10 Comments to “Idly (Idli) – Rice Cakes”

  1. Anitha

    Sep 2nd, 2010

    Iddlies are truely yummy even with a simple tomato chutney.. especially the raw onion-tomato chutney they used to make in Tirunelveli areas! Hmmmmm… would love to eat Idly and that raw onion-tomato chutney from any road-side shop in Tirunelveli!

  2. Shathik Ali

    Aug 1st, 2011

    To enjoy the true & traditional taste,wet cloth is to be used on Idly moulding trays and never oil greased trays; while introducing traditional food recipes to the world, please do not change the original method of preparation, for the sake of easy-go.

    • Uma

      Aug 2nd, 2011

      Hi Shathik, thank you for pointing out the old method of using the wet cloth for making idlys. Some people still prefer it, and even use the older large idly makers for that purpose.

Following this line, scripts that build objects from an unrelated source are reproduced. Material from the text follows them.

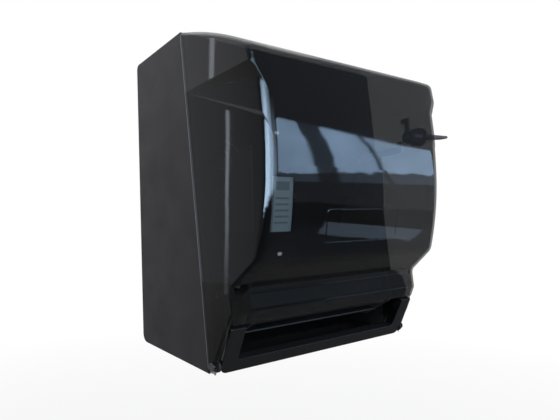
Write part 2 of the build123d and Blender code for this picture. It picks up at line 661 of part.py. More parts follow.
def make_lever():
    """The U-shaped push frame with its cheeks, pivot bosses and the horn for its spring."""
    height = LEVER_HEIGHT * hypot(LIP[0] - TOE_DEPTH, LIP[1]) / LIP[1]
    window_half = LEVER_HALF_WIDTH - LEVER_ARM_WIDTH
    frame = Pos(0, height / 2) * Rectangle(2 * LEVER_HALF_WIDTH, height)
    frame -= Pos(0, LEVER_BAR_HEIGHT + height) * Rectangle(2 * window_half, 2 * height)
    for hand in HANDS:
        frame = rounded(frame, (hand * LEVER_HALF_WIDTH, 0), LEVER_CORNER)
        frame = rounded(frame, (hand * window_half, LEVER_BAR_HEIGHT), LEVER_INNER_CORNER)
    lever = extrude(lever_plane() * frame, amount=-LEVER_DEPTH)
    lever -= extrude(lever_plane(LEVER_PLATE) * offset(frame, amount=-LEVER_RIM), amount=-LEVER_DEPTH)
    lever &= between_sides(COVER_WALL + LEVER_GAP, SIDE_TAPER)
    lever += make_apron()
    for hand in HANDS:
        cheek = outline(*from_pivot(*CHEEK_OUTLINE))
        lever += side_band(cheek, CHEEK_OUTER - CHEEK_WALL, CHEEK_OUTER, hand)
        lever += hand_rod(LEVER_PIVOT, PIVOT_BOSS_RADIUS, GEAR_OUTER, CHEEK_OUTER, hand)
    lever += hand_rod(LEVER_PIVOT, PIVOT_FLANGE_RADIUS, GEAR_OUTER, GEAR_OUTER + PIVOT_FLANGE, 1)
    lever += hand_rod(LEVER_PIVOT, PIVOT_BOSS_RADIUS, PLATE_OUTER + END_PLAY, GEAR_OUTER, -1)
    horn_bottom = (LEVER_PIVOT[0], LEVER_PIVOT[1] - PIVOT_BOSS_RADIUS)
    horn_top = (LEVER_PIVOT[0], LEVER_PIVOT[1] + PIVOT_BOSS_RADIUS)
    tip_bottom = (SPRING_HEAD[0], SPRING_HEAD[1] - HORN_RADIUS)
    horn = outline(horn_bottom, horn_top, (SPRING_HEAD[0], SPRING_HEAD[1] + HORN_RADIUS), tip_bottom)
    horn += Pos(*SPRING_HEAD) * Circle(HORN_RADIUS)
    lever += side_band(horn, GEAR_OUTER + END_PLAY, GEAR_OUTER + PIVOT_FLANGE, -1)
    lever += hand_rod(SPRING_HEAD, SPRING_PEG_RADIUS, PLATE_OUTER + END_PLAY, GEAR_OUTER + PIVOT_FLANGE, -1)
    for hand in HANDS:
        lever -= hand_rod(LEVER_PIVOT, PIVOT_PIN_RADIUS + RUNNING_FIT, PLATE_INNER, HALF, hand)
    for place in sector_screw_places():
        lever -= hand_rod(place, SMALL_SCREW_RADIUS, GEAR_OUTER, GEAR_OUTER + PIVOT_FLANGE - SCREW_FLOOR, 1)
    return lever


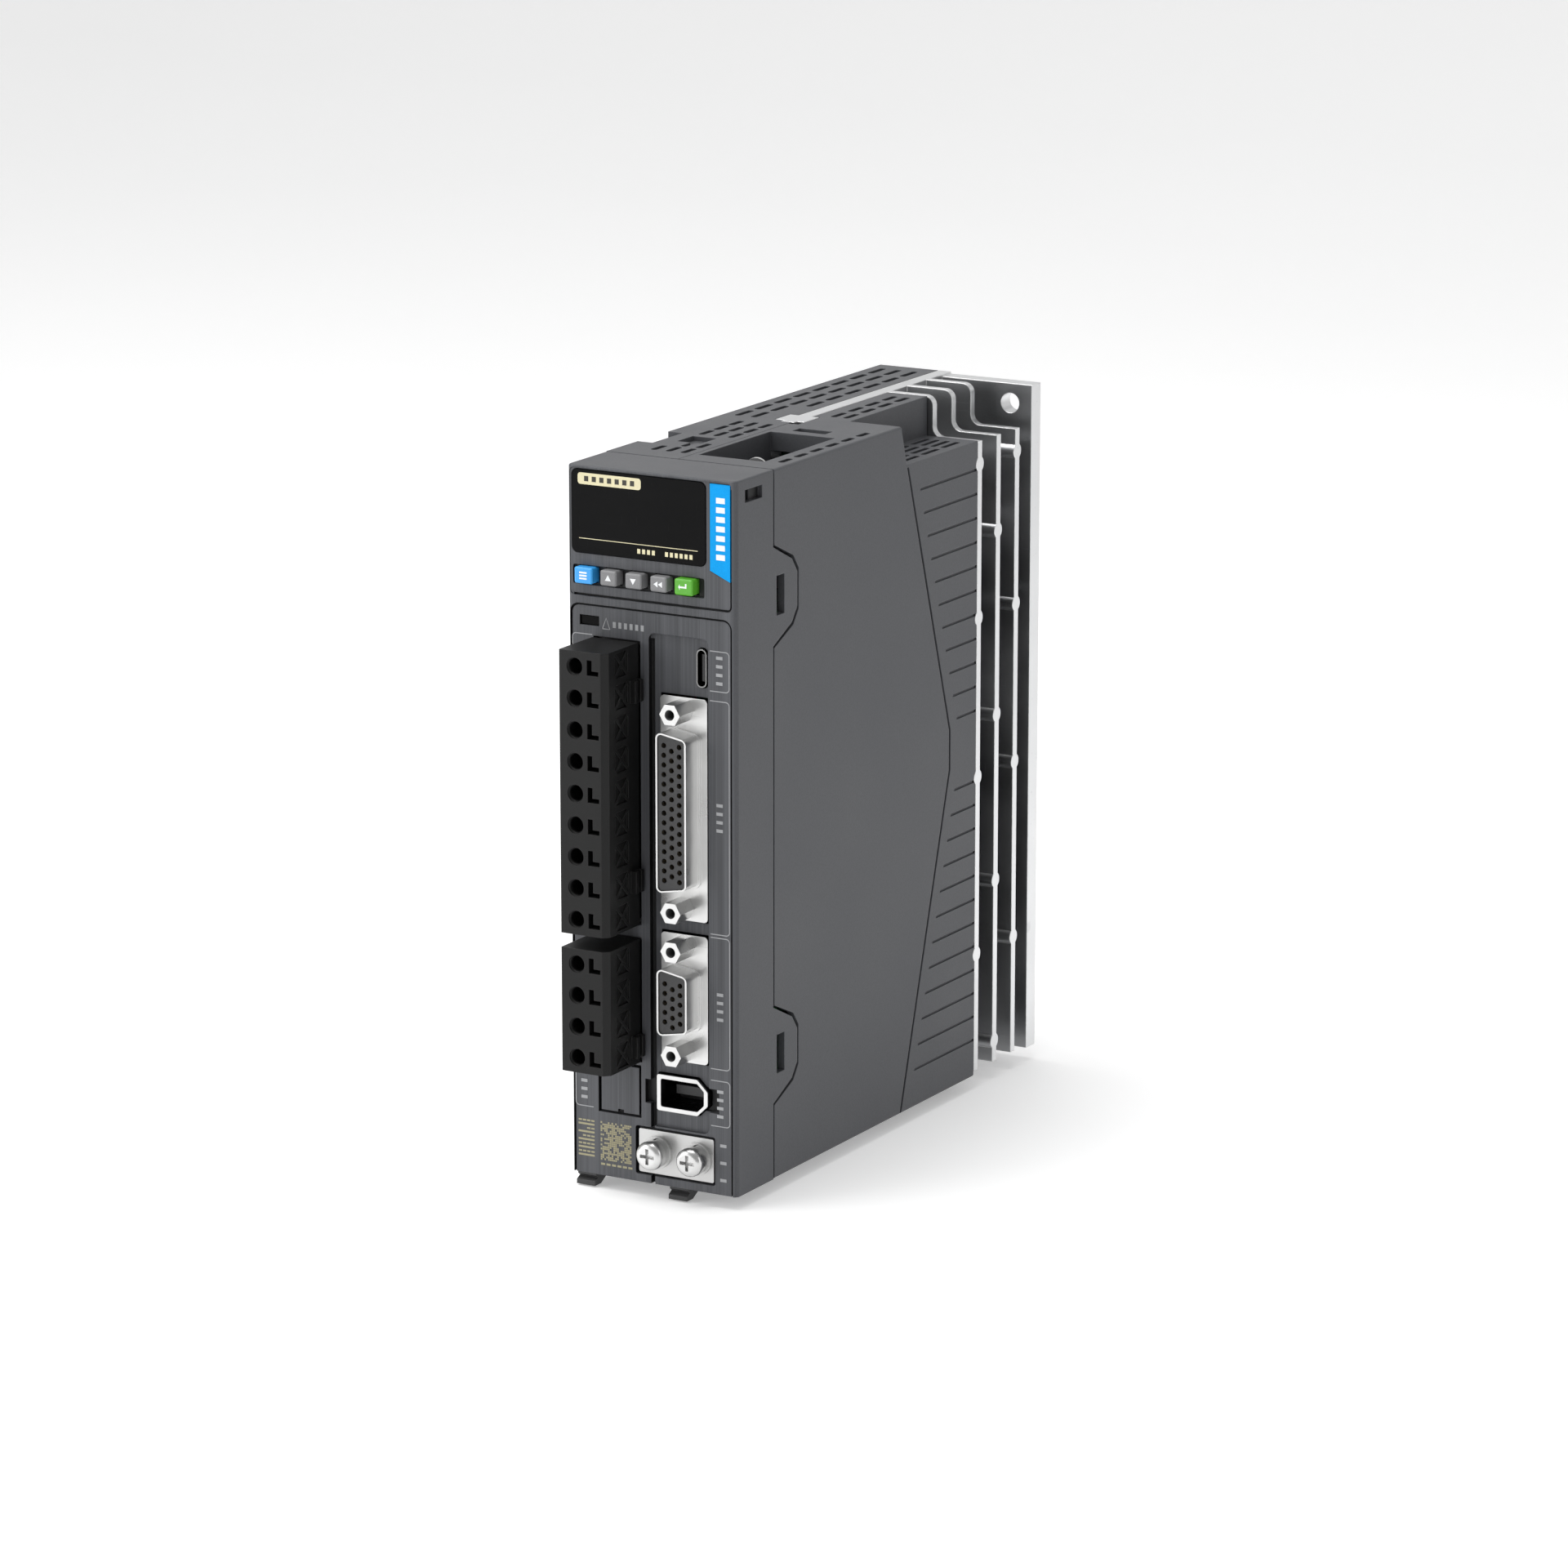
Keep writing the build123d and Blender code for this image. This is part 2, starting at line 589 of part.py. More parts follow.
def key(x, size):
    """Key cap with a retaining flange and a stem that meets its switch."""
    wide, tall = size
    cap = block(x - wide / 2, x + wide / 2, -KEY_PROUD, PANEL + 0.4, KEY_Z - tall / 2, KEY_Z + tall / 2)
    cap = fillet(cap.edges().filter_by(Axis.Y), 0.5)
    rim = [edge for edge in cap.edges() if abs(edge.center().Y + KEY_PROUD) < 0.01]
    cap = chamfer(rim, 0.3)
    half_x = wide / 2 + KEY_FLANGE
    half_z = tall / 2 + KEY_FLANGE
    cap += block(x - half_x, x + half_x, PANEL + 0.3, PANEL + 1.0, KEY_Z - half_z, KEY_Z + half_z)
    cap += block(x - 0.9, x + 0.9, PANEL + 0.9, STEM_END, KEY_Z - 0.9, KEY_Z + 0.9)
    return cap


def key_switches():
    """Five tactile switches on the display board."""
    switches = []
    for _, x, _ in key_places():
        body = block(x - 2.4, x + 2.4, SWITCH_FACE + 0.7, DISPLAY_BOARD_Y, KEY_Z - 2.4, KEY_Z + 2.4)
        switches.append(body + rod_y(x, KEY_Z, 1.0, SWITCH_FACE, SWITCH_FACE + 0.8))
    return group(switches)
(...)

      When we talk about traditional food, we must keep in mind that traditions are constantly evolving. For example, pressure cookers are a relatively recent introduction from the west, but today cooking many Tamil foods without them is inconceivable. Same goes for gas stoves (and electric stoves for many people). The food itself is also constantly evolving. Potatoes and green chillies, which are a staple of many Tamil foods, are originally from South America and were introduced into India by the European colonialists. They were not found in Tamil cooking till recently in our history, and if some Tamilians had not adopted them, they would not be part of our tradition now! Same can be said of many dishes that were originally Mughal introductions, such as Biryani and Halwa.

      Today in Tamil Nadu the majority of people no not use the wet cloth method, for reasons that are understandable. It is cumbersome, requiring care and extra effort in cleaning and drying the cloth, and replacing them periodically. The new idly makers allow us to use a little oil to grease the pans and make idlies that are just as good, or even softer for some people’s tastes. These are modern conveniences. In this website I am presenting recipes for the modern person who has a busy schedule but is interested in making delicious traditional food. If we were to make everything the way our mothers made them, Biryani would take 5 to 6 hours to make, and forget about using store-bought sambar powder!

      I think our tradition will remain strong as it evolves and adapts to modern living. For some people, these are not acceptable changes. They are welcome to use the age-old techniques of cooking. Why stop with the wet cloth, they are also free to use the traditional wood-burning or charcoal stoves too!


    Mar 17th, 2013

    tht was a v nice way of putting across things gently yet strongly.. people would better learn to enjoy things as they are instead of finding fault with such trivial things.